The scope of this class is to provide a lightweight way of parallelising simple Pythia studies. As such, it may not offer the necessary features to support more complicated use cases. The specific features are documented below, and examples are given in main161, main162, main163, and main204.

vector<long> PythiaParallel::run(long nEvents, function<void(Pythia&)> callback)  
vector<long> PythiaParallel::run( function<void(Pythia&)> callback)  
this is the main method of PythiaParallel, analogous to Pythia::next. The method generates nEvents events in parallel, distributing the tasks automatically to different Pythia instances. If nEvents is not specified, Main:numberOfEvents is used instead. The callback is a function that will be called when each event is generated. It receives the Pythia instance that generated the event as an argument, and the event can then be accessed through Pythia::event. If an event fails to generate successfully, it will not be passed to the callback. By default, callbacks are synchronized. That is, only one callback can be active at the same time, which means it is safe to e.g. write to histograms from within the callback. Asynchronous processing of callbacks can be enabled by setting Parallelism:processAsync = on (see below). Returns a vector<long> containing the number of events successfully generated by each thread. If any events fail to generate, the entries will sum to a number that is smaller than the requested number of events.

bool PythiaParallel::init()  
bool PythiaParallel::init( function<void(Pythia&)> customInit)  
initialize each Pythia instance and returns whether successful.
argument customInit : If specified, this function will be called for each Pythia instance after it has been constructed and its settings have been set, but before calling Pythia::init.

void PythiaParallel::foreach(function<void(Pythia&)> action)  
perform the specified action for each Pythia instance. This can be useful for doing custom finalization on each instance, e.g. combining histograms.

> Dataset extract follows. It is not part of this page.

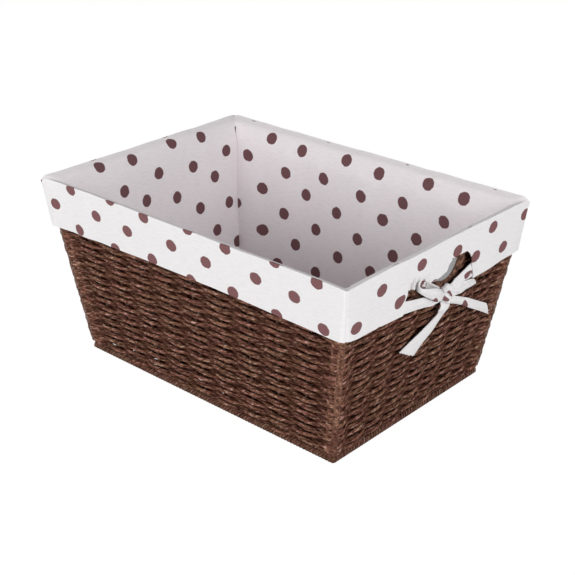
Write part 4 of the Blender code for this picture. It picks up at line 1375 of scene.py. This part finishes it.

void PythiaParallel::foreachAsync( function<void(Pythia&)> action)  
as PythiaParallel::foreach, but the actions are performed for all Pythia instances in parallel.

double PythiaParallel::weightSum() const  
returns the sum of weights from all Pythia instances, as given by Info::weightSum().

double PythiaParallel::sigmaGen() const  
returns the weighted average of the generated cross section for each Pythia instances, as given by Info::sigmaGen().

The following settings are available for the parallelism framework.

mode  Parallelism:numThreads   (default = 0; minimum = 0)
Number of threads to run in parallel. If set to 0, the number of threads will be estimated using std::thread::hardware_concurrency; if the program is unable to determine the number of threads this way, initialization will fail.

mvec  Parallelism:seeds   (default = {})
The seeds to use for each Pythia object. If empty, Random:seed will be used, incrementing the seed by 1 for each object. If non-empty, it must have a number of entries equal to Parallelism:numThreads.

flag  Parallelism:processAsync   (default = off)
By default, PythiaParallel::run will generate events in parallel, which are then processed serially. The advantage of this serial kind of processing is that it prevents race conditions, which can occur for example if two threads are trying to simultaneously write to the same histogram. Normally, event generation is far more time-consuming than analysis, and the time loss from processing in serial is completely negligible. However, there are situations where the analysis takes a non-negligible amount of time compared to event generation. In such scenarios, the user may enable parallel processing of the analysis by setting Parallelism:processAsync = on. In this case, the user is responsible for preventing race conditions, possibly by using mutex and lock_guard objects. An example of how this can be done is shown in main163.cc.

mode  Parallelism:index   (default = -1)
When a Pythia instance is passed to the callback function in PythiaParallel::run, this setting will contain an index that is unique to each instance, starting at 0 for the first instance. This index is particularly useful if Parallelism:processAsync = on. For example if each instance writes to different histograms, this index can be used to specify which histogram to write to. Note that the user should not write to this setting directly.

flag  Parallelism:balanceLoad   (default = off)
By turning this flag on, each Pythia instance will all produce the same number of events, ±1 if the number of threads does not evenly divide the number of events. If the flag is off, then each instance will instead generate events until the desired number has been generated. This can be significantly more efficient if the event generation time can vary significantly (e.g. as it does in central vs. peripheral heavy ion collisions), but one disadvantage is that the number of events generated per instance is random and can vary between runs. Since each instance has its own random seed, this means that the final statistics might vary slightly between runs. Thus, this flag should be set on to ensure that repeated runs will generate the exact same statistics, which can be useful for testing purposes. Even if this flag is on, events might still be processed in different orders between runs.